Draft The depth of a ship in the water. This distance is measured from the bottom of the ship to the surface of the water..
F FEU (Forty foot Equivalent Unit) Refers to container size standard of forty feet. Two twenty-foot containers or TEU’s equal one FEU.
Flat rack container A container with no sides and frame members at the front and rear.
Forward Toward the bow of the ship.
H Handysize bulk carrier Bulk carrier between 22 000 and 38 000 dwt.
I IMO The United Nations International Maritime Organisation
L Liner Ships that move along regular routes at scheduled rates and specific times.
O Off-hire or downtime When a ship is temporarily out of operation with a loss of agreed charter hire as a result of dry-docking, breakdown etc.
Officer Senior members of a ship’s crew, qualified by examination, training and experience who are authorised and responsible in terms of STCW for bridge or engine room watch keeping, or command, of a ship and generally for its safe management.
Operator The holder of a freight contract with a cargo shipper.
P Panamax bulk carrier Bulk carrier between 60 000 and 75 000 dwt with a beam not exceeding the Panama Canal limit of 32.2 metres.
Port The left side of a vessel looking forward toward the bow.
Products tanker A tanker designed to carry refined petroleum products in bulk. Modern examples are often also able to carry a limited range of so-called “easy” chemicals. Not normally larger than 50 000 dwt.
R Rating Junior members of a ship’s crew, subordinate to the Officers, qualified by training and experience, responsible in terms of STCW for deck, engine room and catering tasks on board ship.
Reefer An insulated container designed to carry cargoes requiring refrigeration. It’s fitted with a refigeration unit which is connected to the carrying ship’s electrical power supply.
Reefer ship Refrigerated vessel fitted with refrigerated holds, used to transport frozen meat, fish and other cargo products requiring refrigeration.
Ro-Ro Abbreviation for Roll on / Roll off. A vessel with ramps, which allows vehicles and wheeled cargo to be loaded and discharged without cranes.
S SAMSA South African Maritime Safety Authority
Ship’s agent A person or firm who transacts all business in a port on behalf of ship-owners or charterers.
Shipping pool An organised group of ship owners and / or charterers who have pooled their fleets to more efficiently cover the market, and where profits and losses are shared.
Starboard The right side of a vessel looking forward toward the bow.
STCW Standards for Training and Certification of Watch keepers – the IMO uniform standard governing seafarers’ qualifications.

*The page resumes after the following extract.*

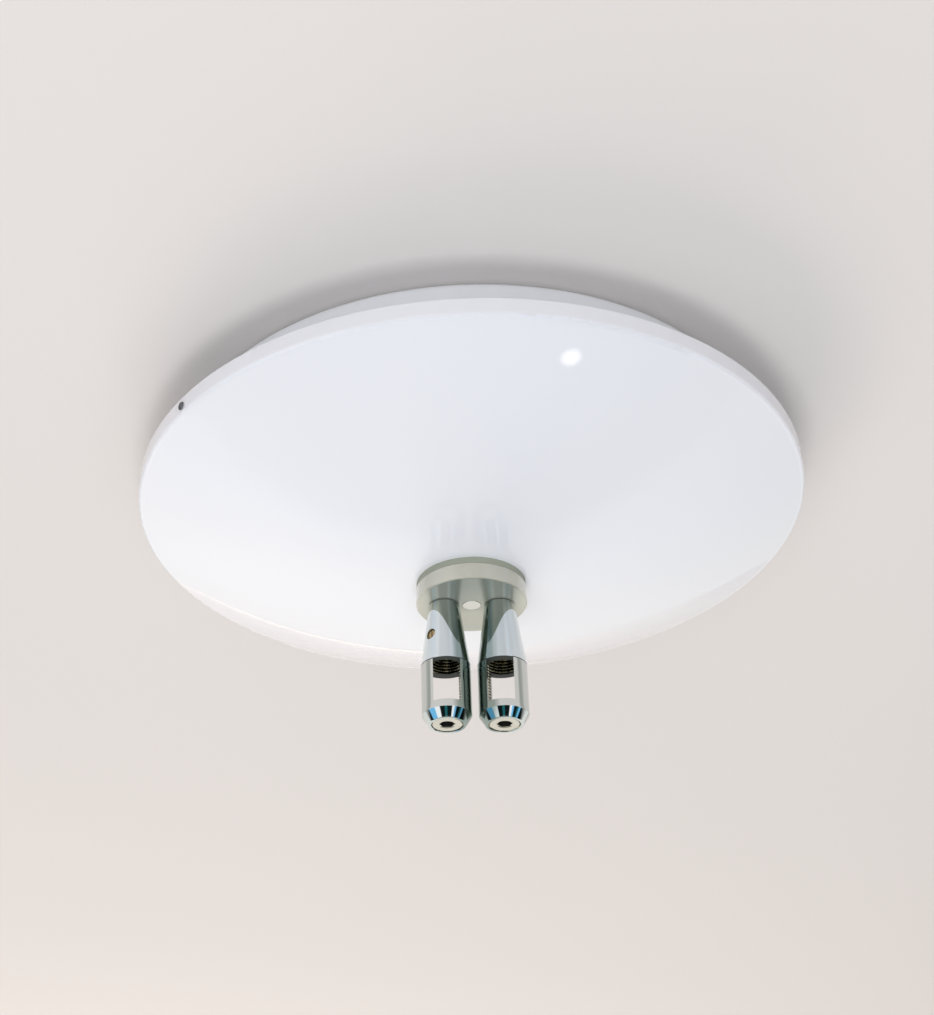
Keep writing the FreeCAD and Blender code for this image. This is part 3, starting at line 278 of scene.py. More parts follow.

Stern The back (aftermost) part of a vessel.
Suezmax A tanker of the maximum size capable of transit of the Suez Canal (Approximately 150 000 – 200 000 dwt).
Surveyor A duly qualified person who examines ships to ascertain their condition, on behalf of owners, classification societies, underwriters, maritime authorities, etc.
T Tank container A tank for liquid cargo fitted into a TEU container frame.
Technical management Collectively the maintenance, crewing, storing and insurance management functions of a ship or fleet.
TEU (Twenty foot Equivalent Unit) The standard length of a container and the unit used to express the container carrying capacity of a ship.
Time charter Where the charterer hires a ship, which is crewed, maintained and ready for operation for an agreed fee and for an agreed period.
Tramp ship Ships which move from port to port in search of cargo. Tramps carry bulk cargoes such as coal, grain and fertiliser. Most bulk carriers operate as tramps.
U ULCC Ultra Large Crude Carrier with a deadweight above 300 000 dwt.
V VLCC Very Large Crude Carrier with a deadweight between 160 000 – 320 000 dwt.
Voyage charter Ship chartered for a single voyage.